On small Dirac Neutrino Masses in String Theory

TL;DR

This paper explores how tiny Dirac neutrino masses can naturally arise in string theory compactifications, linking neutrino properties to string scale physics and extra dimensions, with implications for phenomenology and model building.

Contribution

It demonstrates a mechanism within type IIA Calabi-Yau orientifold compactifications where neutrino masses are suppressed by gauge couplings, connecting neutrino data to string theory parameters.

Findings

Neutrino masses of order g_ν⟨H⟩ with g_ν ≈ 10^{-14}-10^{-12}

Presence of a tower of ν_R-like states at 0.1-500 eV scale

Large hidden dimensions at the neutrino scale with string scale 10-700 TeV

Abstract

We study how tiny Dirac neutrino masses consistent with experimental constraints can arise in string theory SM-like vacua.
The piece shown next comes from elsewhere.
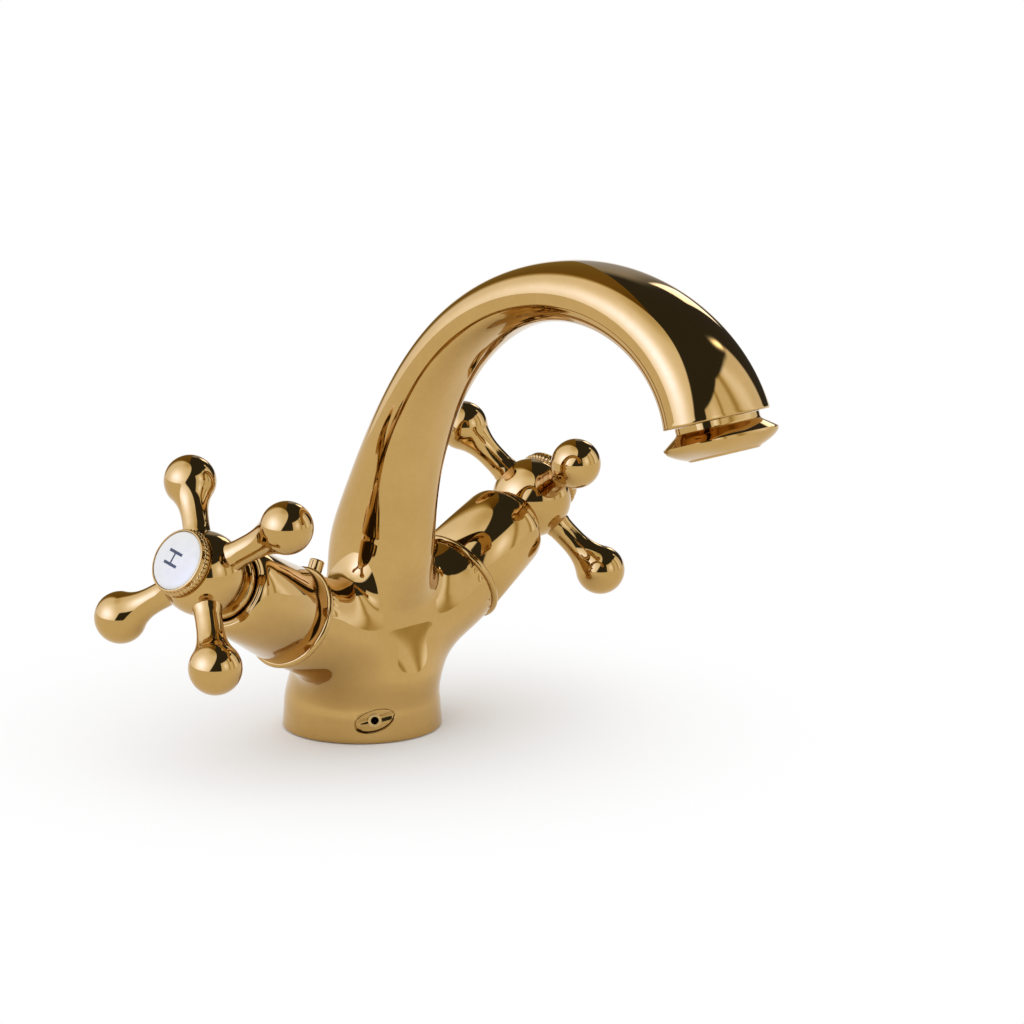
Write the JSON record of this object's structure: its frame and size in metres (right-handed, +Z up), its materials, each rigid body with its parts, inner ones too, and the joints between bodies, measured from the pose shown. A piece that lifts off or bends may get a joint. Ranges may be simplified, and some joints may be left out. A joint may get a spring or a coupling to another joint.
{
  "type": "basin faucet",
  "caption": "Deck-mounted basin faucet with a tall arched cast spout, two inclined quarter-turn valves with ball-ended cross handles and a flared outlet.",
  "frame": {"origin": "centre of the foot's underside, on the basin's surface", "axes": "+Z up, the spout reaches towards -Y, the hot valve is on -X and the cold valve on +X"},
  "size_m": [0.179, 0.1742, 0.1479],
  "materials": {
    "gold": "polished plated",
    "brass": "machined",
    "rubber": "matte",
    "ceramic": "lapped alumina",
    "porcelain": "glazed",
    "steel": "stainless",
    "polymer": "moulded acetal"
  },
  "bodies": {
    "faucet_body": {"casting": "gold", "base_gasket": "rubber", "chain_eyelet": "brass", "outlet_shroud": "gold", "aerator_washer": "rubber", "flow_screen": "steel", "aerator_housing": "gold", "aerator_insert": "polymer", "hot_collar_ring": "gold", "hot_bonnet": "gold", "hot_lock_screw": "gold", "hot_cartridge_housing": "brass", "hot_seat_seal": "rubber", "hot_fixed_disc": "ceramic", "hot_thrust_washer": "polymer", "hot_flange_seal": "rubber", "cold_collar_ring": "gold", "cold_bonnet": "gold", "cold_lock_screw": "gold", "cold_cartridge_housing": "brass", "cold_seat_seal": "rubber", "cold_fixed_disc": "ceramic", "cold_thrust_washer": "polymer", "cold_flange_seal": "rubber"},
    "hot_handle": {"hot_moving_disc": "ceramic", "hot_spindle": "brass", "hot_spindle_orings": "rubber", "hot_circlip": "steel", "hot_handle_hub": "gold", "hot_handle_arms": "gold", "hot_handle_screw": "steel", "hot_index_rim": "gold", "hot_index_disc": "porcelain"},
    "cold_handle": {"cold_moving_disc": "ceramic", "cold_spindle": "brass", "cold_spindle_orings": "rubber", "cold_circlip": "steel", "cold_handle_hub": "gold", "cold_handle_arms": "gold", "cold_handle_screw": "steel", "cold_index_rim": "gold", "cold_index_disc": "porcelain"}
  },
  "joints": [
    {"name": "hot_turn", "type": "hinge", "parent": "faucet_body", "child": "hot_handle", "pos_m": [-0.06967, -0.0058, 0.0589], "axis": [-0.8763, 0, 0.4818], "range_deg": [0, 90]},
    {"name": "cold_turn", "type": "hinge", "parent": "faucet_body", "child": "cold_handle", "pos_m": [0.06967, -0.0058, 0.0589], "axis": [0.8763, 0, 0.4818], "range_deg": [-90, 0]}
  ]
}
We use as a laboratory 4d ${\cal N}=1$ type IIA Calabi--Yau orientifold compactifications, and in particular recent results on Yukawa couplings at infinite field-space distance. In this regime we find Dirac neutrino masses of the form $m_\nu \simeq g_\nu\langle H\rangle$, with $g_{\nu}$ the gauge coupling of the massive $U(1)$ under which the right-handed neutrinos $\nu_R$ are charged, and which should be in the range $g_{\nu}\simeq 10^{-14}-10^{-12}$ to reproduce neutrino data. The neutrino mass suppression occurs because the right-handed neutrino kinetic term behaves as $K_{\nu\nu} \simeq 1 /g_{\nu}^2 $. At the same time a tower of $\nu_R$-like states appears with characteristic scale $m_0\simeq g_{\nu}^2M_{\rm P}\simeq 0.1-500$ eV, in agreement with Swampland expectations. Two large hidden dimensions only felt by the $\nu_R$ sector arise at the same scale, while the string scale is around $M_s\simeq g_\nu M_{\rm P}\simeq 10-700$ TeV. Some phenomenological implications and model building challenges are described. As a byproduct, independently of the neutrino issue, we argue that a single large dimension in the context of SM-like type IIA Calabi--Yau orientifolds leads to too small Yukawa couplings for quarks and charged leptons.